▶ [What to produce]:
Copy every record below exactly.

· · · ·

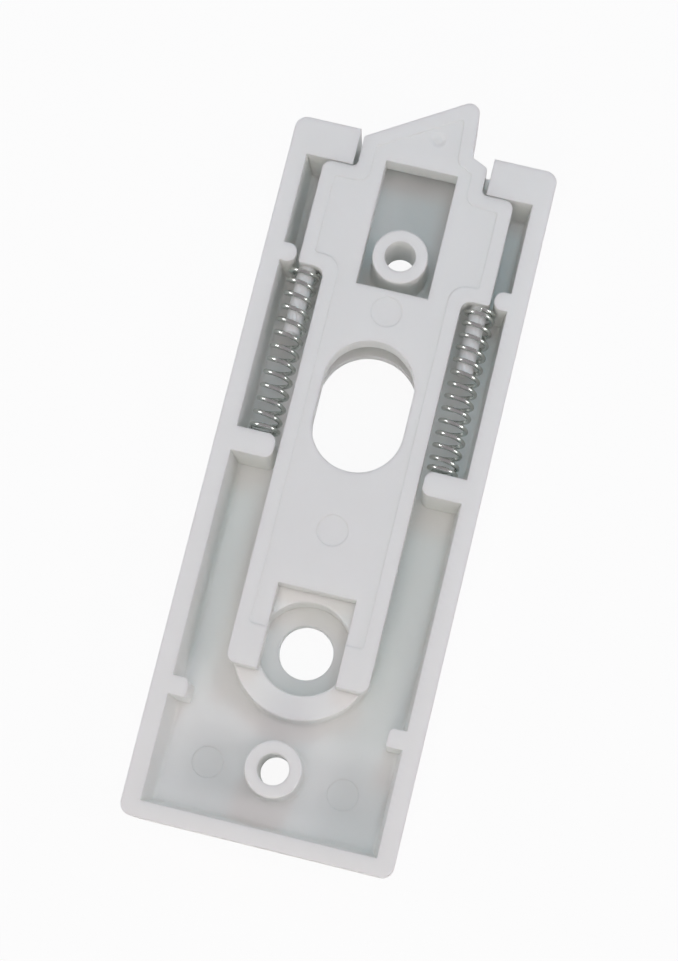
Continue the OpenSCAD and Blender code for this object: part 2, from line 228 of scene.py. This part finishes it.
def pale_floor(name):
    """A matt floor that looks nearly white and still takes the shadow of the latch."""
    material, tree, shader = new_material(name)
    shader.inputs["Base Color"].default_value = grey(FLOOR_GREY)
    shader.inputs["Roughness"].default_value = 0.9
    path = tree.nodes.new("ShaderNodeLightPath")
    seen = larger(tree, path.outputs["Is Camera Ray"], path.outputs["Is Transmission Ray"])
    mirrored = larger(tree, seen, path.outputs["Is Glossy Ray"])
    share = tree.nodes.new("ShaderNodeMath")
    share.operation = "MULTIPLY"
    share.inputs[1].default_value = FLOOR_GLOW
    tree.links.new(mirrored, share.inputs[0])
    glow = tree.nodes.new("ShaderNodeEmission")
    glow.inputs["Strength"].default_value = 1.0
    mix = tree.nodes.new("ShaderNodeMixShader")
    tree.links.new(share.outputs[0], mix.inputs["Fac"])
    tree.links.new(shader.outputs["BSDF"], mix.inputs[1])
    tree.links.new(glow.outputs["Emission"], mix.inputs[2])
    tree.links.new(mix.outputs["Shader"], tree.nodes["Material Output"].inputs["Surface"])
    return material


def paint(obj, material):
    obj.data.materials.clear()
    obj.data.materials.append(material)


def smooth(obj):
    for face in obj.data.polygons:
        face.use_smooth = True


def coil_rise(turned, turns, length):
    """Height of the middle of the wire above the lower end of the spring, after some turns."""
    closed_pitch = 2 * WIRE_R + CLOSED_GAP
    open_turns = turns - 2 * CLOSED_TURNS
    open_length = length - 2 * WIRE_R - 2 * CLOSED_TURNS * closed_pitch
    open_pitch = open_length / open_turns
    opened = min(max(turned - CLOSED_TURNS, 0), open_turns)
    return WIRE_R + (turned - opened) * closed_pitch + opened * open_pitch


def coil_mesh(name, foot, length, turns, start):
    """Round wire in a left-hand coil that rises along Y, with the lower end of its axis at foot."""
    steps = round(turns * STEPS_PER_TURN)
    points = []
    faces = []
    for i in range(steps + 1):
        angle = 2 * math.pi * i / STEPS_PER_TURN - start
        rise = coil_rise(i / STEPS_PER_TURN, turns, length)
        out = Vector((math.cos(angle), 0, math.sin(angle)))
        for k in range(WIRE_SIDES):
            around = 2 * math.pi * k / WIRE_SIDES
            reach = SPRING_R - WIRE_R + WIRE_R * math.cos(around)
            point = out * reach + Vector((0, rise + WIRE_R * math.sin(around), 0))
            points.append(point + foot)
    for i in range(steps):
        for k in range(WIRE_SIDES):
            a = i * WIRE_SIDES + k
            b = i * WIRE_SIDES + (k + 1) % WIRE_SIDES
            faces.append((a, b, b + WIRE_SIDES, a + WIRE_SIDES))
    faces.append(tuple(reversed(range(WIRE_SIDES))))
    faces.append(tuple(range(steps * WIRE_SIDES, (steps + 1) * WIRE_SIDES)))
    mesh = bpy.data.meshes.new(name)
    mesh.from_pydata(points, [], faces)
    mesh.update()
    return mesh


def add_spring(node, side, turns, start, material):
    """A smooth coil in the place of the CAD spring, fixed to the case body."""
    low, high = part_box(node)
    length = high.y - low.y
    foot = Vector((side * SPRING_X, low.y, SPRING_Z))
    name = node + "_coil"
    spring = add_object(name, coil_mesh(name, foot, length, turns, start))
    paint(spring, material)
    smooth(spring)
    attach(spring, "case")
    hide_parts(node)
    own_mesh(spring)


def add_floor(level):
    signs = ((-1, -1), (1, -1), (1, 1), (-1, 1))
    corners = [(x * FLOOR_HALF, y * FLOOR_HALF, level) for x, y in signs]
    mesh = bpy.data.meshes.new("floor")
    mesh.from_pydata(corners, [], [(0, 1, 2, 3)])
    floor = add_object("floor", mesh)
    paint(floor, pale_floor("pale_floor"))


def add_lamp(name, place, size, power, color, glint=False):
    """A round lamp aimed at the latch: a glint shows only in shiny faces, the others in dull ones."""
    data = bpy.data.lights.new(name, "AREA")
    data.shape = "DISK"
    data.size = size
    data.energy = power
    data.color = color
    lamp = add_object(name, data)
    lamp.location = place
    lamp.rotation_euler = (-Vector(place)).to_track_quat("-Z", "Y").to_euler()
    lamp.visible_diffuse = not glint
    lamp.visible_glossy = glint


def add_lamps():
    """Lamps in metres and watts, set to make the faces about as bright as in the photo."""
    white = (1.0, 1.0, 1.0)
    add_lamp("top", (0, -0.04, 0.54), size=0.25, power=0.335, color=(1.0, 0.87, 0.94))
    add_lamp("right", (0.38, 0, 0.38), size=0.2, power=0.38, color=(1.0, 0.88, 0.94))
    add_lamp("left", (-0.47, 0, 0.27), size=0.2, power=0.27, color=(0.9, 0.93, 1.0))
    add_lamp("foot", (0, -0.33, 0.42), size=0.2, power=0.18, color=(1.0, 0.94, 0.92))
    add_lamp("foot_low", (0, -0.47, 0.27), size=0.2, power=0.36, color=(1.0, 1.0, 0.86))
    add_lamp("head", (0.02, 0.06, 0.14), size=0.04, power=0.026, color=(0.42, 0.84, 1.0))
    add_lamp("glint_right", (0.45, 0, 0.22), size=0.24, power=0.9, color=white, glint=True)
    add_lamp("glint_left", (-0.45, 0, 0.22), size=0.2, power=0.9, color=white, glint=True)


def add_world():
    """Soft light all round, and a plain pale backdrop where the camera looks past the floor."""
    world = bpy.data.worlds.new("studio")
    SCENE.world = world
    world.use_nodes = True
    tree = world.node_tree
    light = tree.nodes["Background"]
    light.inputs["Color"].default_value = (*WORLD_TINT, 1)
    light.inputs["Strength"].default_value = WORLD_STRENGTH
    backdrop = tree.nodes.new("ShaderNodeBackground")
    backdrop.inputs["Color"].default_value = grey(BACKDROP_GREY)
    path = tree.nodes.new("ShaderNodeLightPath")
    mix = tree.nodes.new("ShaderNodeMixShader")
    tree.links.new(path.outputs["Is Camera Ray"], mix.inputs["Fac"])
    tree.links.new(light.outputs["Background"], mix.inputs[1])
    tree.links.new(backdrop.outputs["Background"], mix.inputs[2])
    tree.links.new(mix.outputs["Shader"], tree.nodes["World Output"].inputs["Surface"])


SCENE.view_settings.view_transform = "Standard"
add_camera()
add_floor(CAD_BOX[0][2])
add_world()
add_lamps()

plastic = moulded_plastic("white_plastic")
for node in ("housing", "latch_bolt"):
    paint(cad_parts[node], plastic)

wire = spring_wire("spring_wire")
for node, side, turns, start in SPRINGS:
    add_spring(node, side, turns, start, wire)
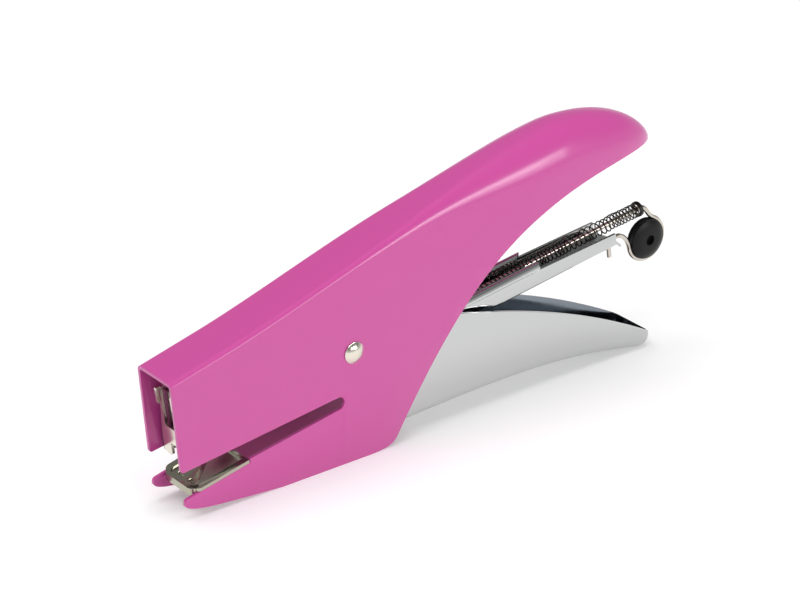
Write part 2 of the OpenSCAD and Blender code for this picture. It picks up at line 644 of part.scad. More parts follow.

· · · ·

▶ [Answer to this problem]:
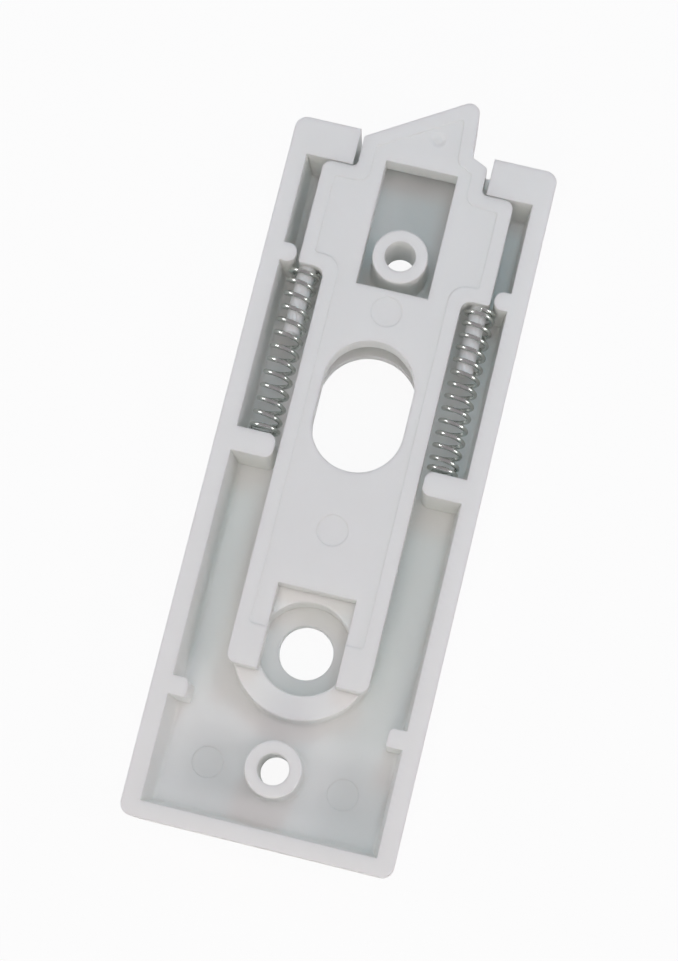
Continue the OpenSCAD and Blender code for this object: part 2, from line 228 of scene.py. This part finishes it.
def pale_floor(name):
    """A matt floor that looks nearly white and still takes the shadow of the latch."""
    material, tree, shader = new_material(name)
    shader.inputs["Base Color"].default_value = grey(FLOOR_GREY)
    shader.inputs["Roughness"].default_value = 0.9
    path = tree.nodes.new("ShaderNodeLightPath")
    seen = larger(tree, path.outputs["Is Camera Ray"], path.outputs["Is Transmission Ray"])
    mirrored = larger(tree, seen, path.outputs["Is Glossy Ray"])
    share = tree.nodes.new("ShaderNodeMath")
    share.operation = "MULTIPLY"
    share.inputs[1].default_value = FLOOR_GLOW
    tree.links.new(mirrored, share.inputs[0])
    glow = tree.nodes.new("ShaderNodeEmission")
    glow.inputs["Strength"].default_value = 1.0
    mix = tree.nodes.new("ShaderNodeMixShader")
    tree.links.new(share.outputs[0], mix.inputs["Fac"])
    tree.links.new(shader.outputs["BSDF"], mix.inputs[1])
    tree.links.new(glow.outputs["Emission"], mix.inputs[2])
    tree.links.new(mix.outputs["Shader"], tree.nodes["Material Output"].inputs["Surface"])
    return material


def paint(obj, material):
    obj.data.materials.clear()
    obj.data.materials.append(material)


def smooth(obj):
    for face in obj.data.polygons:
        face.use_smooth = True


def coil_rise(turned, turns, length):
    """Height of the middle of the wire above the lower end of the spring, after some turns."""
    closed_pitch = 2 * WIRE_R + CLOSED_GAP
    open_turns = turns - 2 * CLOSED_TURNS
    open_length = length - 2 * WIRE_R - 2 * CLOSED_TURNS * closed_pitch
    open_pitch = open_length / open_turns
    opened = min(max(turned - CLOSED_TURNS, 0), open_turns)
    return WIRE_R + (turned - opened) * closed_pitch + opened * open_pitch


def coil_mesh(name, foot, length, turns, start):
    """Round wire in a left-hand coil that rises along Y, with the lower end of its axis at foot."""
    steps = round(turns * STEPS_PER_TURN)
    points = []
    faces = []
    for i in range(steps + 1):
        angle = 2 * math.pi * i / STEPS_PER_TURN - start
        rise = coil_rise(i / STEPS_PER_TURN, turns, length)
        out = Vector((math.cos(angle), 0, math.sin(angle)))
        for k in range(WIRE_SIDES):
            around = 2 * math.pi * k / WIRE_SIDES
            reach = SPRING_R - WIRE_R + WIRE_R * math.cos(around)
            point = out * reach + Vector((0, rise + WIRE_R * math.sin(around), 0))
            points.append(point + foot)
    for i in range(steps):
        for k in range(WIRE_SIDES):
            a = i * WIRE_SIDES + k
            b = i * WIRE_SIDES + (k + 1) % WIRE_SIDES
            faces.append((a, b, b + WIRE_SIDES, a + WIRE_SIDES))
    faces.append(tuple(reversed(range(WIRE_SIDES))))
    faces.append(tuple(range(steps * WIRE_SIDES, (steps + 1) * WIRE_SIDES)))
    mesh = bpy.data.meshes.new(name)
    mesh.from_pydata(points, [], faces)
    mesh.update()
    return mesh


def add_spring(node, side, turns, start, material):
    """A smooth coil in the place of the CAD spring, fixed to the case body."""
    low, high = part_box(node)
    length = high.y - low.y
    foot = Vector((side * SPRING_X, low.y, SPRING_Z))
    name = node + "_coil"
    spring = add_object(name, coil_mesh(name, foot, length, turns, start))
    paint(spring, material)
    smooth(spring)
    attach(spring, "case")
    hide_parts(node)
    own_mesh(spring)


def add_floor(level):
    signs = ((-1, -1), (1, -1), (1, 1), (-1, 1))
    corners = [(x * FLOOR_HALF, y * FLOOR_HALF, level) for x, y in signs]
    mesh = bpy.data.meshes.new("floor")
    mesh.from_pydata(corners, [], [(0, 1, 2, 3)])
    floor = add_object("floor", mesh)
    paint(floor, pale_floor("pale_floor"))


def add_lamp(name, place, size, power, color, glint=False):
    """A round lamp aimed at the latch: a glint shows only in shiny faces, the others in dull ones."""
    data = bpy.data.lights.new(name, "AREA")
    data.shape = "DISK"
    data.size = size
    data.energy = power
    data.color = color
    lamp = add_object(name, data)
    lamp.location = place
    lamp.rotation_euler = (-Vector(place)).to_track_quat("-Z", "Y").to_euler()
    lamp.visible_diffuse = not glint
    lamp.visible_glossy = glint


def add_lamps():
    """Lamps in metres and watts, set to make the faces about as bright as in the photo."""
    white = (1.0, 1.0, 1.0)
    add_lamp("top", (0, -0.04, 0.54), size=0.25, power=0.335, color=(1.0, 0.87, 0.94))
    add_lamp("right", (0.38, 0, 0.38), size=0.2, power=0.38, color=(1.0, 0.88, 0.94))
    add_lamp("left", (-0.47, 0, 0.27), size=0.2, power=0.27, color=(0.9, 0.93, 1.0))
    add_lamp("foot", (0, -0.33, 0.42), size=0.2, power=0.18, color=(1.0, 0.94, 0.92))
    add_lamp("foot_low", (0, -0.47, 0.27), size=0.2, power=0.36, color=(1.0, 1.0, 0.86))
    add_lamp("head", (0.02, 0.06, 0.14), size=0.04, power=0.026, color=(0.42, 0.84, 1.0))
    add_lamp("glint_right", (0.45, 0, 0.22), size=0.24, power=0.9, color=white, glint=True)
    add_lamp("glint_left", (-0.45, 0, 0.22), size=0.2, power=0.9, color=white, glint=True)


def add_world():
    """Soft light all round, and a plain pale backdrop where the camera looks past the floor."""
    world = bpy.data.worlds.new("studio")
    SCENE.world = world
    world.use_nodes = True
    tree = world.node_tree
    light = tree.nodes["Background"]
    light.inputs["Color"].default_value = (*WORLD_TINT, 1)
    light.inputs["Strength"].default_value = WORLD_STRENGTH
    backdrop = tree.nodes.new("ShaderNodeBackground")
    backdrop.inputs["Color"].default_value = grey(BACKDROP_GREY)
    path = tree.nodes.new("ShaderNodeLightPath")
    mix = tree.nodes.new("ShaderNodeMixShader")
    tree.links.new(path.outputs["Is Camera Ray"], mix.inputs["Fac"])
    tree.links.new(light.outputs["Background"], mix.inputs[1])
    tree.links.new(backdrop.outputs["Background"], mix.inputs[2])
    tree.links.new(mix.outputs["Shader"], tree.nodes["World Output"].inputs["Surface"])


SCENE.view_settings.view_transform = "Standard"
add_camera()
add_floor(CAD_BOX[0][2])
add_world()
add_lamps()

plastic = moulded_plastic("white_plastic")
for node in ("housing", "latch_bolt"):
    paint(cad_parts[node], plastic)

wire = spring_wire("spring_wire")
for node, side, turns, start in SPRINGS:
    add_spring(node, side, turns, start, wire)
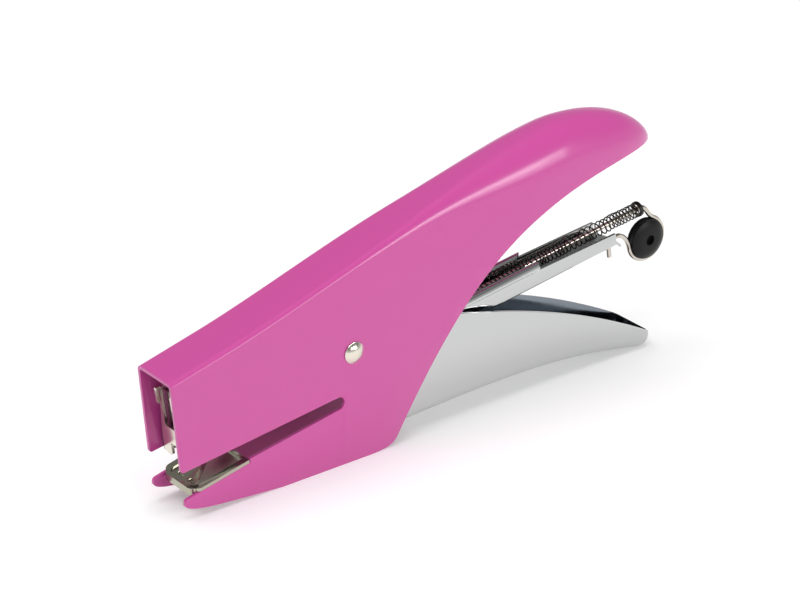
Write part 2 of the OpenSCAD and Blender code for this picture. It picks up at line 644 of part.scad. More parts follow.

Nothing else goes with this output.